Comment removed based on user account deletion
Before everyone goes off about security.
TCP was not designed to be secure. It was designed to ensure data is put back in the proper order at the remote end, and to be able to adjust it's transmission to deal with congestion.
Yes, there is a security issue.... but any security breach through ip spoofing is really a fault of the higher layer application/protocol and NOT of the ability for a tcp session to be spoofed.
The paper talks about a n-dimensional space, but only looks at the 3-dimensional case. It is totaly possible that the picture looks different at other dimensions (even at two), and spoofing works better when you use that as a basis.
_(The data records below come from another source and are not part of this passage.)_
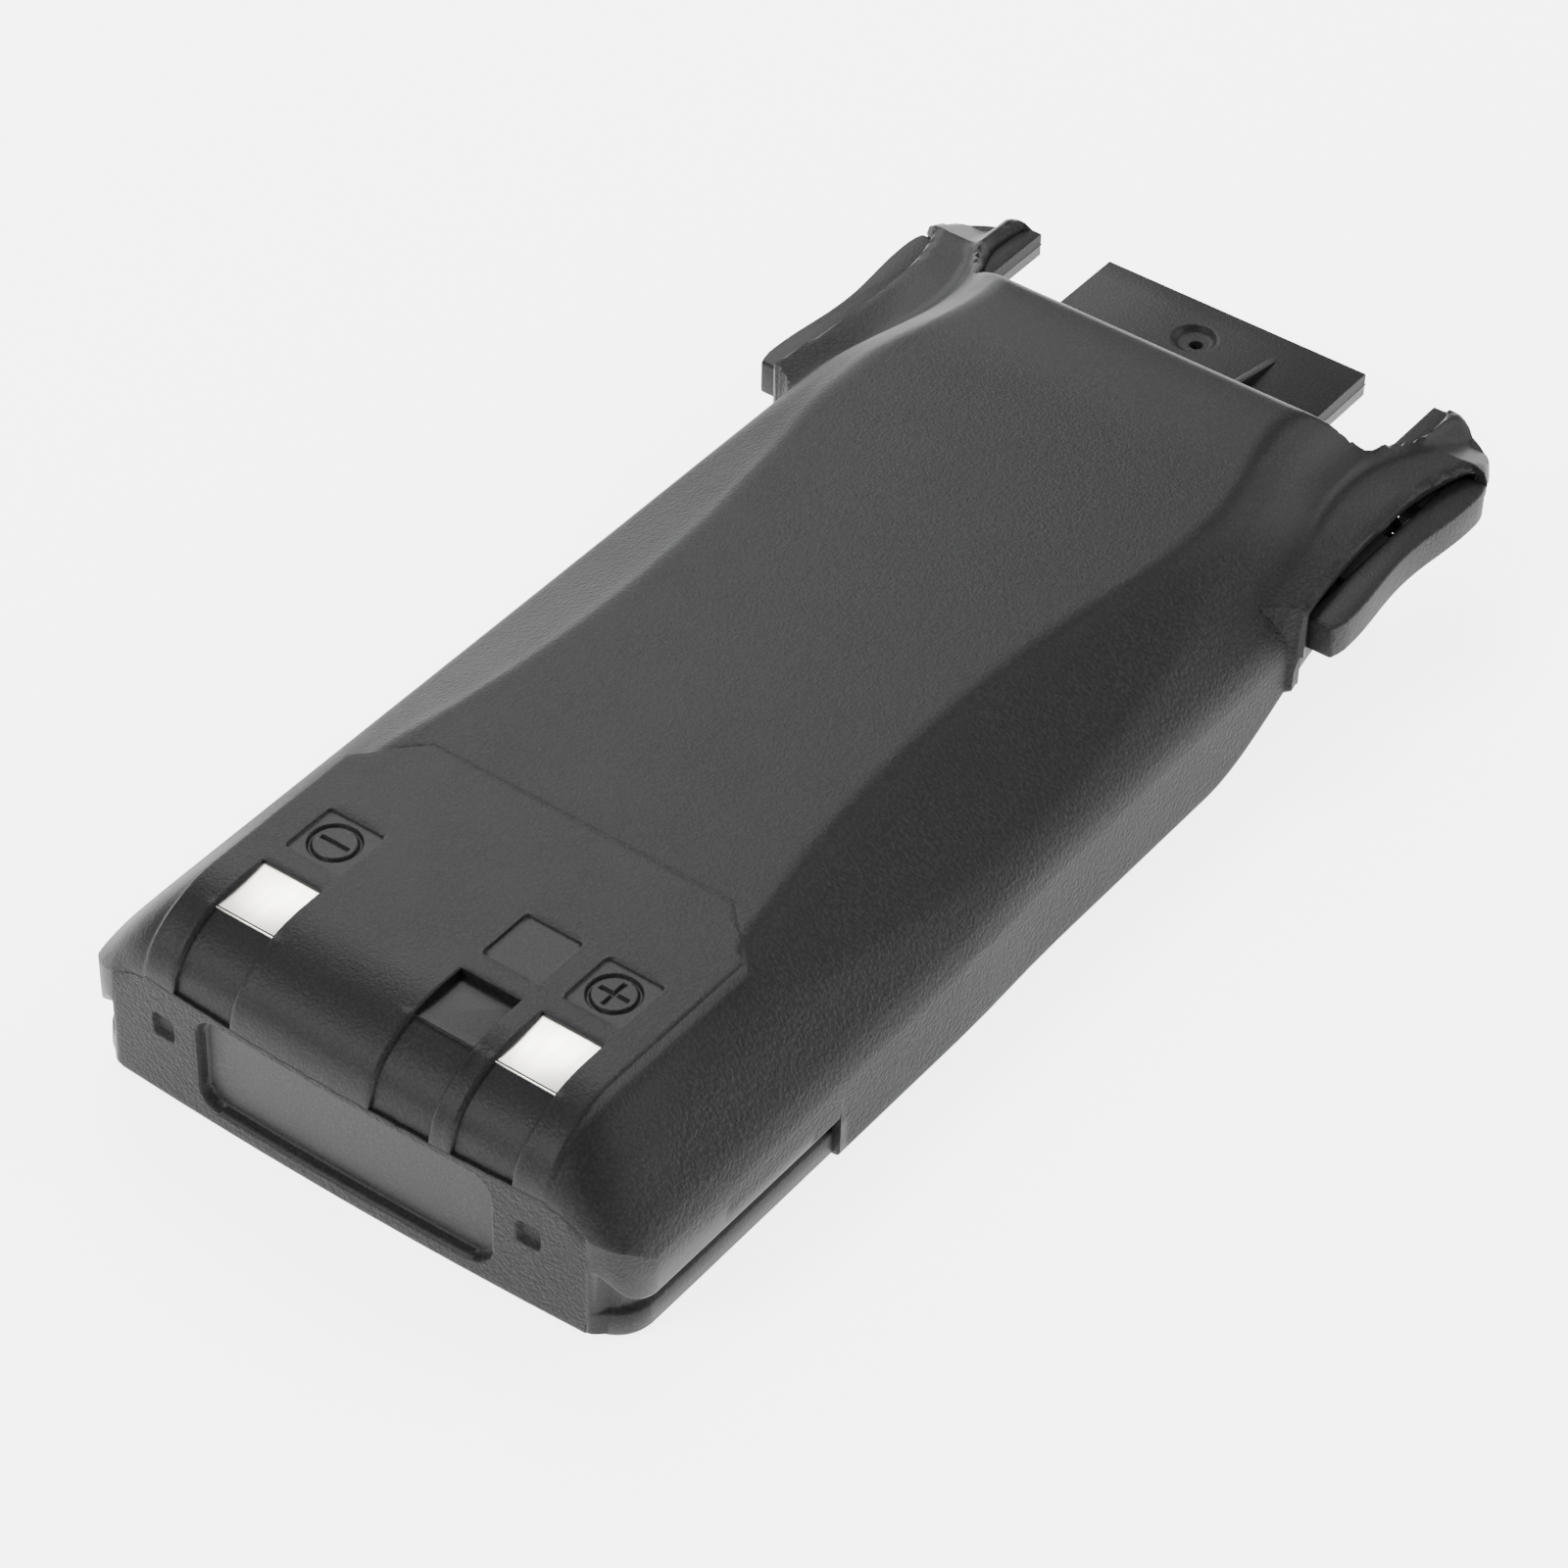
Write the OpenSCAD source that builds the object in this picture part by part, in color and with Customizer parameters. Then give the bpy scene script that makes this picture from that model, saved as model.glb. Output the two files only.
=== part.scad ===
// Clip-on battery pack for a handheld two-way radio.
// X runs across the pack, Y from the contact end to the tongue end, Z up from the radio side.
// The origin is the middle of the pack on the radio side.

/* [Body] */
// Length of the body from the contact end to the upper end wall
body_l = 107; // [90:1:130]
// Width of the body where it meets the radio
body_w = 52; // [46:0.5:63]
// Height of the flat back above the radio side
body_h = 17.6; // [16:0.1:21]
// Outward lean of each side wall at its widest
side_bulge = 0.3; // [0:0.1:1]
// Height of the widest line of the side
side_z = 9; // [8.5:0.5:10]
// Radius of the body's corners in plan
corner_r = 4; // [2:0.5:6]
// Radius that rolls the back over into the contact end
end_roll_r = 9; // [6:0.5:11]
// Radius that rolls the back over into the upper end wall
crest_r = 3; // [1:0.5:4]
// How far the contact end bows outward
end_bow = 0.75; // [0.2:0.05:1.5]

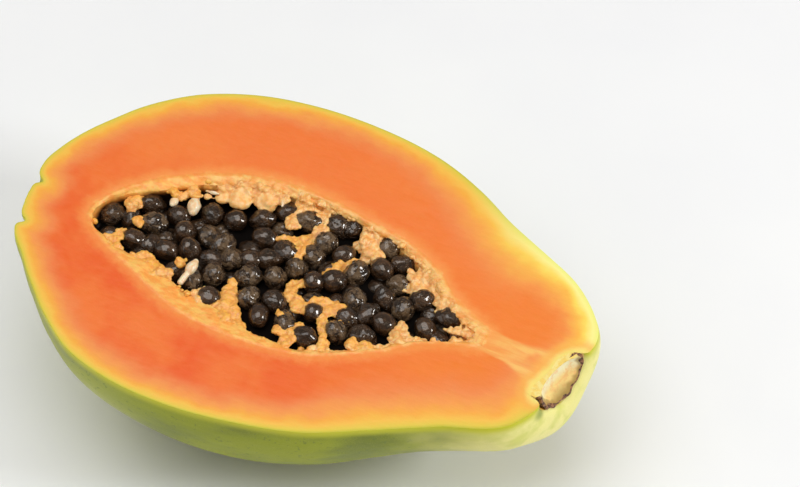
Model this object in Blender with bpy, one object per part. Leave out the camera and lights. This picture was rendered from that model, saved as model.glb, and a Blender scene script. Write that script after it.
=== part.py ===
"""Half of a ripe papaya, cut lengthwise, lying on its back with its seeds in the open cavity.

Blender 4.5, metres, +Z up. +X runs from the blossom end to the stalk end, +Y to the fuller side of
the fruit, and the cut face is level and faces up. The origin is the middle of the small flat spot
on which the fruit rests, under its centre of mass.

The tables below are written in millimetres. In them x is measured from the blossom tip along the
fruit, y across it from the line between blossom tip and stalk, and z from the cut face.
"""

import math
from typing import NamedTuple

import bmesh
import bpy
import numpy as np
from mathutils import Matrix, Vector, noise

MM = 0.001

# Where the fruit rests, and how high its cut face is above that
REST_X = 72.8
REST_Y = 5.2
CUT_HEIGHT = 54.0

# Between two separate pieces
GAP = 0.35


class Station(NamedTuple):
    """One cross-section: its two rims on the cut face, and its depth below the cut face."""

    x: float
    far: float
    near: float
    deep: float


# The whole outside, from the blossom knob over its groove and shoulder to the stalk scar
FRUIT = (
    Station(-0.5, 0.9, -2.0, 1.4),
    Station(0.4, 4.3, -6.4, 5.2),
    Station(1.9, 5.4, -7.8, 6.5),
    Station(0.2, 7.4, -9.4, 8.4),
    Station(0.2, 11.8, -11.8, 11.8),
    Station(2.4, 17.4, -15.0, 14.0),
    Station(4.7, 22.2, -17.3, 16.6),
    Station(7.3, 27.0, -20.1, 19.6),
    Station(12.0, 34.0, -25.0, 25.4),
    Station(20.0, 42.2, -33.4, 34.4),
    Station(31.0, 49.5, -41.4, 44.2),
    Station(45.0, 54.5, -45.5, 50.4),
    Station(62.0, 56.8, -46.6, 54.4),
    Station(78.0, 56.4, -45.0, 54.4),
    Station(95.0, 53.5, -41.2, 48.6),
    Station(110.0, 47.4, -34.3, 41.0),
    Station(122.0, 40.0, -28.6, 34.8),
    Station(130.0, 34.6, -25.8, 32.0),
    Station(137.0, 29.6, -24.2, 28.6),
    Station(142.5, 24.4, -22.8, 25.8),
    Station(146.2, 20.6, -21.2, 23.4),
    Station(148.9, 17.6, -18.8, 20.6),
    Station(150.6, 14.6, -15.4, 17.4),
    Station(151.3, 11.6, -12.0, 13.6),
    Station(150.6, 8.9, -8.9, 8.9),
    Station(150.0, 1.0, -1.0, 1.0),
)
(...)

Which of course doesn't make the others more secure should they have better results at other dimensions - the worst case is still the worst case.
Lars T.
To the guy who modded me down from perfect to terrible Karma - Apple haters still suck
Absolutely. It seems that's the only reliable way of doing it anyway. If two nodes behind the firewall both open connections to a web server with the same ISN, whats the firewall to do? Actually, since it's the firewall that opens the connections on the behalf of the nodes behind it, surely code reuse dictates the packet headers have OpenBSD ISNs. Finally, the FAQ on the Netcraft Survey talks about this to explain why some webservers are "Microsoft IIS" running on Linux; what it's really seeing is the ISN characteristics of a linux firewall or load balancer in front of the webserver.